Evans was arrested on September 17, 2006, for the Laurel incident. Two days later, while in custody pursuant to the Laurel arrest, Evans was interviewed by Seaford Police Lieutenant Richard Jamison about the Seaford incident. During that videotaped interview, which was played for the jury at trial, Evans essentially admitted to shooting Witherspoon.[4]

(4) Evans' opening brief repeats, verbatim, the claims raised in his third postconviction motion. Fairly summarized, Evans' claims entitled " Entitlement to Voluntariness Instruction," " Self-Incrimination," and " Pretrial Detentioners" concern the self-incriminating statements he made to Lieutenant Jamison.[5] Evans' claim entitled " Veracity Challenge/Franks Evidentiary Hearing" concerns the denial of his pretrial request for an evidentiary hearing challenging his arrest on the Laurel charges. Finally, in a claim entitled " Judicial Bias/Abuse of Discretion," Evans alleges that the judge who presided over his jury trial and denied his postconviction motions was biased against him.

(5) " It is well-settled that the Superior Court must address the procedural requirements of Rule 61 before considering the merits of a postconviction motion." [6] Likewise, when reviewing an appeal from the denial of postconviction relief under Rule 61, this Court will address any applicable procedural bars and any exceptions to those bars.[7]

(6) In this case, the Superior Court concluded, and we agree, that Evans' third postconviction motion was untimely under Rule 61(i)(1)[8] and repetitive under Rule 61(i)(2).[9] We also agree that Evans' postconviction motion raised formerly adjudicated claims under Rule 61(i)(4).[10]

(7) Evans' claims entitled " Pretrial Detentioners" and " Veracity Challenge/Franks Evidentiary Hearing" were considered on their merits on direct appeal and in the Superior Court's denial of Evans' first postconviction motion. Thereafter, on appeal from the denial of Evans' first postconviction motion, we barred the claims as formerly adjudicated.[11] In this appeal from the denial of Evans' third postconviction motion, Evans has not demonstrated that either claim warrants further consideration under the narrow " in the interest of justice" exception found under Rule 61(i)(4).[12]

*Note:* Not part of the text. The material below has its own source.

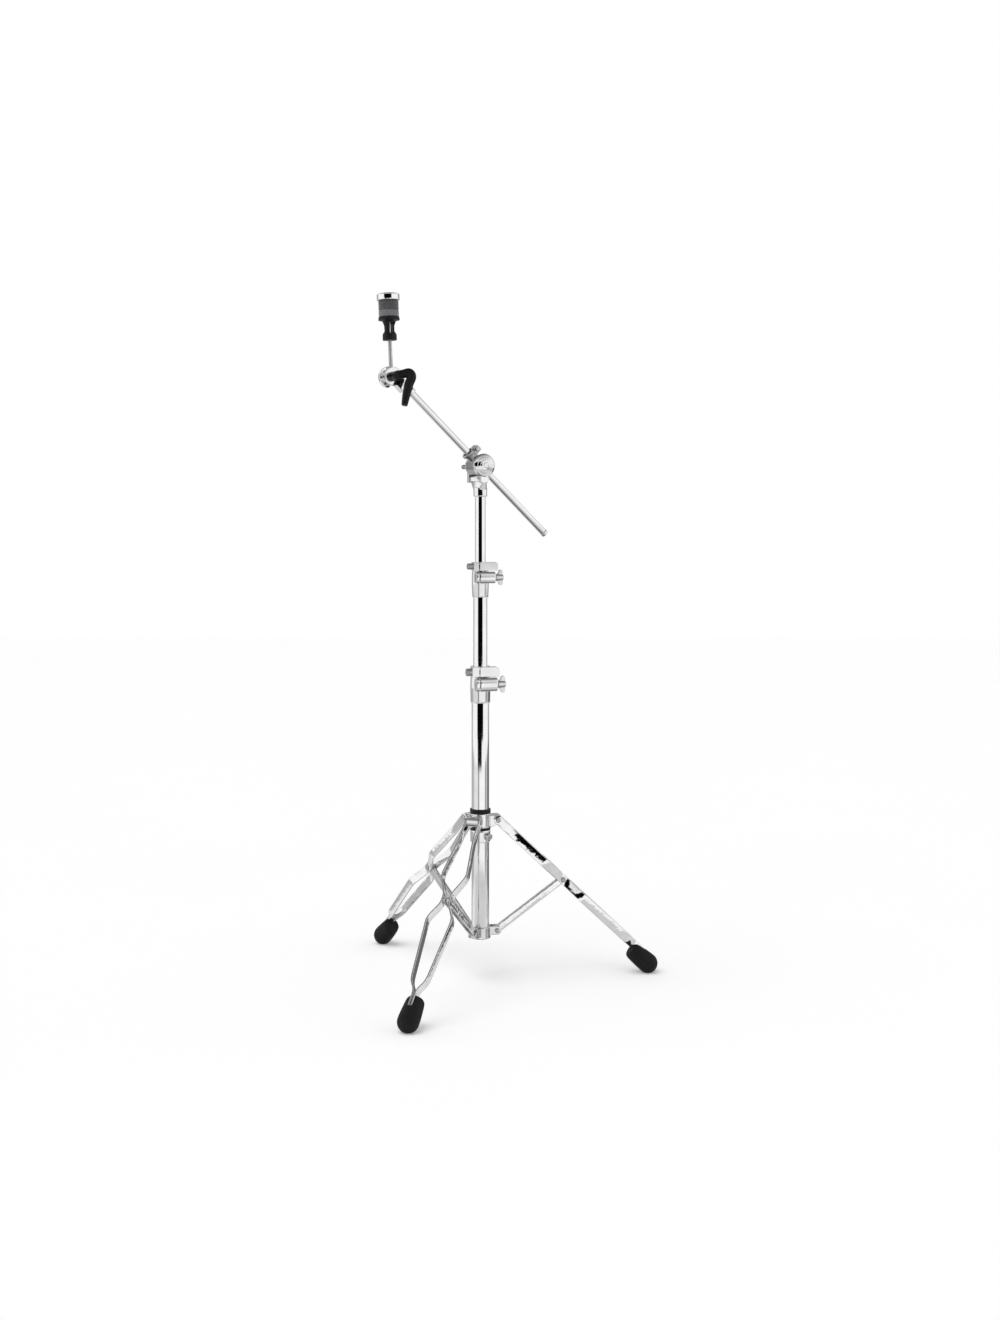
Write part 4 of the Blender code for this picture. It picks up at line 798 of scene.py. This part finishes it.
def build_lock(label, tube_r, outer, bottom, top, height, reach, lug, knob_r):
    low, high, half_depth, half_height = lug
    bore = tube_r + GAP
    name = f"{label}_memory_lock"
    local = STAND.inverted() @ clamp_frame(height, reach)
    inside = bore - 0.0006
    lock = turned(f"{label}_lock_casting", [(outer, top), (outer, bottom), (inside, bottom),
                                            (inside, top)], FINE, True)
    slant = 0.0035
    outline = soften([(low, -half_height), (high, -half_height), (high, half_height - slant),
                      (high - slant, half_height), (low, half_height)], 0.0012, 4, closed=True)
    barrel = prism(f"{label}_lock_barrel", outline, 2.0 * half_depth)
    join(lock, barrel, local @ Y_TO_Z)
    cut(lock, cylinder(f"{label}_lock_bore", bore, bottom - 0.02, top + 0.02, FINE))
    slot = block(f"{label}_lock_slot", (-0.0105, -0.5 * reach, -0.03), (-0.0088, 0.5 * reach, 0.03))
    cut(lock, slot, local @ shift(y=-0.6 * reach))
    shank = 0.0025
    cut(lock, cylinder(f"{label}_lock_bolt_hole", shank + GAP, -0.04, 0.04, SMALL),
        local @ shift(y=-0.0008) @ Z_TO_X)
    place(lock, name, STAND, "polished", name, voxel=0.00045, smooth=3)
    head = low - GAP
    bolt = turned(f"{label}_lock_bolt", [(0.0, 0.0220), (shank, 0.0220), (shank, head),
                                         (knob_r, head), (knob_r, head - 0.0092),
                                         (0.0, head - 0.0092)], MEDIUM, ease=0.0010)
    for number in range(10):
        groove = cylinder(f"{label}_groove_{number}", 0.0011, head - 0.02, head - 0.0012, 12)
        turn = Matrix.Rotation(radians(36.0 * number), 4, "Z")
        cut(bolt, groove, turn @ shift(x=knob_r + 0.0004))
    place(bolt, name, clamp_frame(height, reach) @ shift(y=-0.0008) @ Z_TO_X, "steel", name + "_bolt")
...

(8) Evans' claims entitled " Entitlement to Voluntariness Instruction" and " Self-Incrimination" could have been raised on direct appeal and were not. Those claims, therefore, are defaulted under Rule 61(i)(3) unless Evans can demonstrate that an exception to the procedural bar should apply.[13] On appeal, Evans has not demonstrated that either claim warrants review because of a constitutional violation so substantial that it constitutes a " miscarriage of justice" undermining the " fundamental legality . . . or fairness" of Evans' conviction under Rule 61(i)(5)[14] or a newly recognized retroactively applicable right under Rule 61(i)(1).[15] Delaware law does not require the court to give a voluntariness instruction after the court has found a defendant's statement was voluntary.[16] The " law of the case doctrine" bars Evans from relitigating the legality of his arrests and, by extension, his claim that his statements were rendered involuntary due to an illegal arrest.[17] As we have also explained, we held Evans' claim that he was improperly detained as procedurally barred in a prior decision.[18] It remains barred, notwithstanding the different spins he attempts to put on the same basic argument.[19]

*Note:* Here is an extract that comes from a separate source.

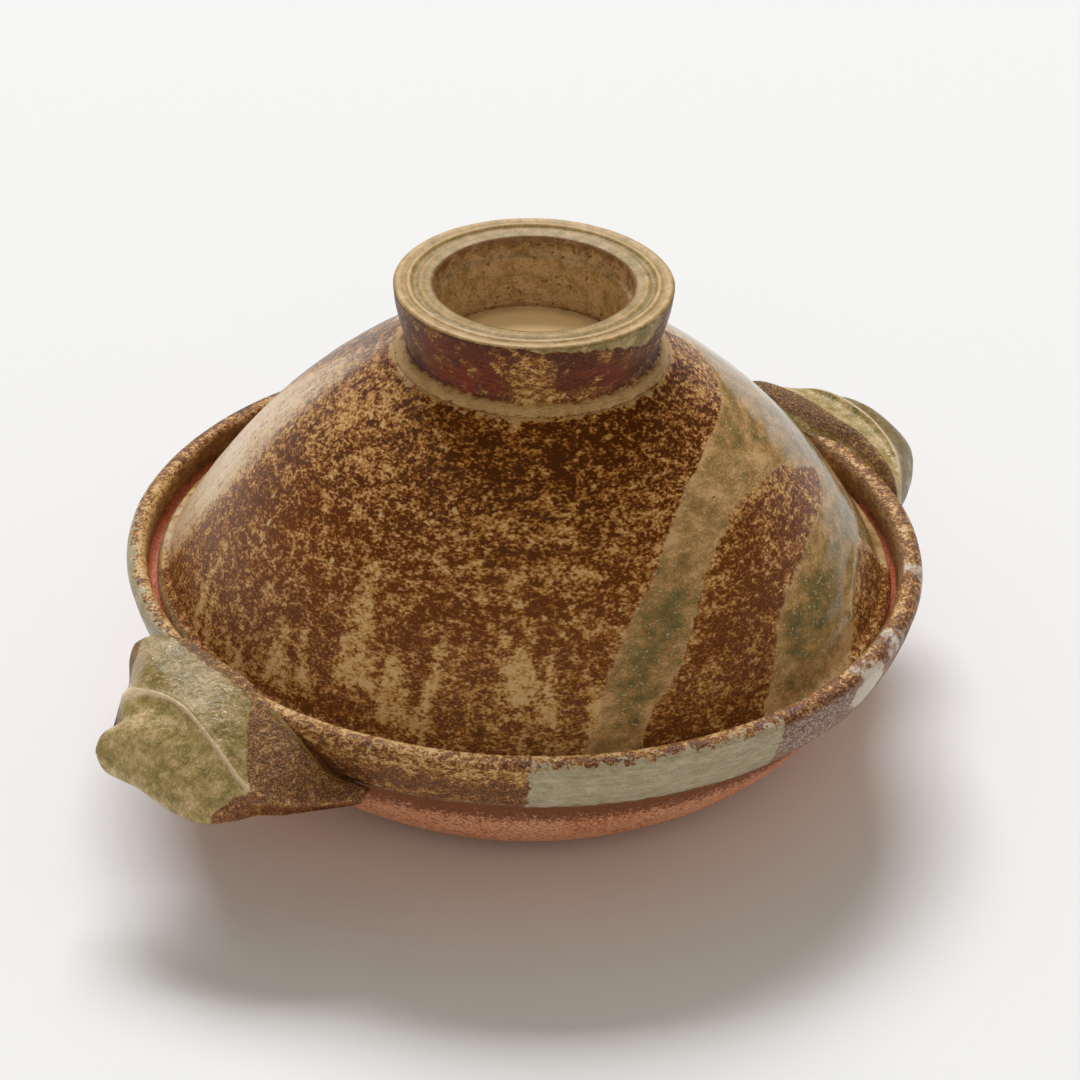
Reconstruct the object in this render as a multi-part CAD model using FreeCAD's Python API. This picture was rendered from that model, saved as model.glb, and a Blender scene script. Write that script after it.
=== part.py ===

(9) We therefore agree with the Superior Court's conclusion that Evans' " effort to revisit his [claims] by repackaging same under a claim of judicial bias and/or incompetence must fail." Based on our foregoing analysis of the other claims on appeal, we similarly conclude that Evans' derivative claim of " Judicial Bias/Abuse of Discretion" is not supported by the record and is without merit.

(10) Lastly, we note the obvious: This is Evans' third Rule 61 petition. We have now concluded for a third time that the Superior Court has properly found that Evans' claims do not present grounds for relief from his judgment of convictions by the court. Each time we have invested considerable time to detail our reasons. In the future, if Evans files additional petitions, we do not intend to continue to invest scarce judicial resources in addressing Evans' repetitive claims. We also encourage Evans to be mindful of subsection (j) of Rule 61.[20]

NOW, THEREFORE, IT IS ORDERED, that the State's motion to affirm is GRANTED. The judgment of the Superior Court is AFFIRMED.